Despite the growing interest in psychotherapy for older adults, studies of efficacy of either psychotherapy alone or combined treatments for older patients are still limited in number, and more attention to the issue is needed. A meta-analysis of 17 published studies of the efficacy of various forms of psychotherapy with older patients with depression in the absence of medication found an overall mean effect size of 0.78 compared to no treatment and to placebo control groups over all levels of depression (Scogin and McElreath, 1994). A review of the literature on pharmacological and psychological treatments for older patients with depression from 1974 to 1998 produced two interesting findings: no single drug or group of antidepressant drugs was superior in terms of efficacy; and response rates to non-drug therapies such as cognitive-behavioral, behavioral and psychodynamic therapies were better than placebo and did not differ significantly from psychopharmacological treatments in their efficacy (Gerson et al., 1999). The authors pointed out that differentiating more specifically among the subtypes of depression might further refine their limited conclusions. Consistent with that suggestion, Alexopoulos et al. (2003) demonstrated the power of problem-solving therapy even when delivered without pharmacotherapy to treat major depression in older adults with executive dysfunction.

The co-administration of pharmacotherapy and psychotherapy (i.e., combined treatment) has gained acknowledgement as a superior approach for many younger adults with depression (Thase et al., 1997). One might wonder if there is any reason to suspect that combined treatment has less value in treating older patients or that psychotherapy is less effective among older than younger adults. Although a number of studies clearly demonstrate the efficacy of psychotherapy for older adults, only a few have contrasted the responsiveness of different age groups within the same study. The results from these studies suggest at least that combined treatment retains efficacy among older patients. Reynolds et al. (1996), for example, found no significant difference between elderly (mean age=67.9) and midlife (mean age=38.5) patients in responsiveness to the combination of IPT plus a tricyclic antidepressant (nortriptyline for the elderly, imipramine(Drug information on imipramine) [Tofranil] for the midlife patients), although the midlife patients showed a more rapid recovery. In a related subsequent study, the results for patients older than 70 demonstrated a positive short-term response but noted a significantly higher long-term relapse than for younger groups (Reynolds et al., 1999).

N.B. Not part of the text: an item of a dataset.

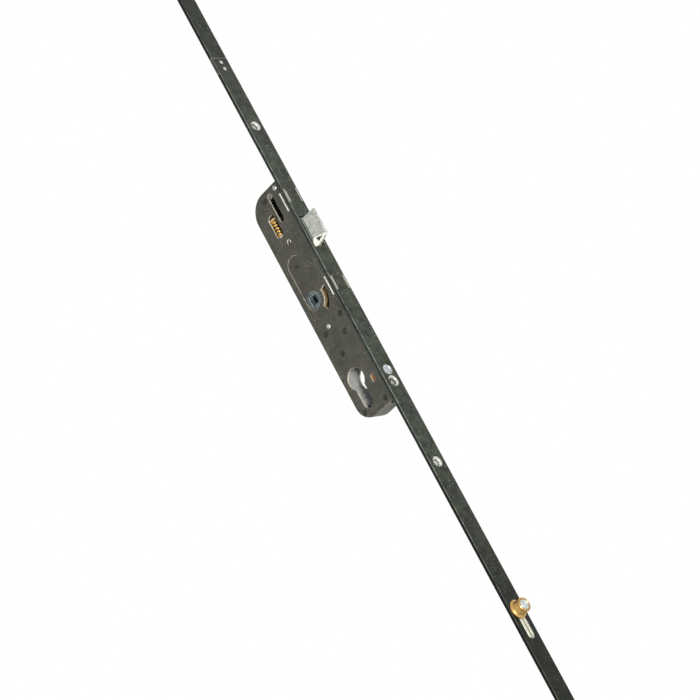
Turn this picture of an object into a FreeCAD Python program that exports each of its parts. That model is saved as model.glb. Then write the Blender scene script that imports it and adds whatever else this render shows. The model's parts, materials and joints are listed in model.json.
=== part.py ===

Positive results notwithstanding, the administration of either psychotherapy or pharmacotherapy to older adults may be met with resistance from a variety of sources. The problem of nonadherence to an antidepressant regimen highlights one of the important complementary interactions of these two treatment approaches. In addition to many practical obstacles to adherence, such as the high cost of pharmaceuticals in the context of limited income and insurance coverage, psychological factors also undermine adherence. The association of psychotropic medication with mental illness and all the attendant negative connotations, the loss of control involved in the ingestion of a prescribed medication, the unavoidable confrontation of illness and/or physical decline implicit in taking "one more pill," the realization that permanent reliance on antidepressant medication may be necessary to reduce the risk of future depressive episodes, and the negative effects of depressive self-assessments on self-esteem are all significant psychological barriers to medication adherence. Combined treatment or, at a minimum, extra attention to psychoeducation about depression and its treatment can work to overcome these barriers and facilitate treatment. Psychoeducation alone, which can be provided in a primary care setting by a physician's assistant or nurse practitioner if a psychotherapist is not available or acceptable, should address the older adult's view of depression as a weakness rather than as simply an illness, the importance of medication compliance and any misconceptions about the nature of the psychotherapeutic process.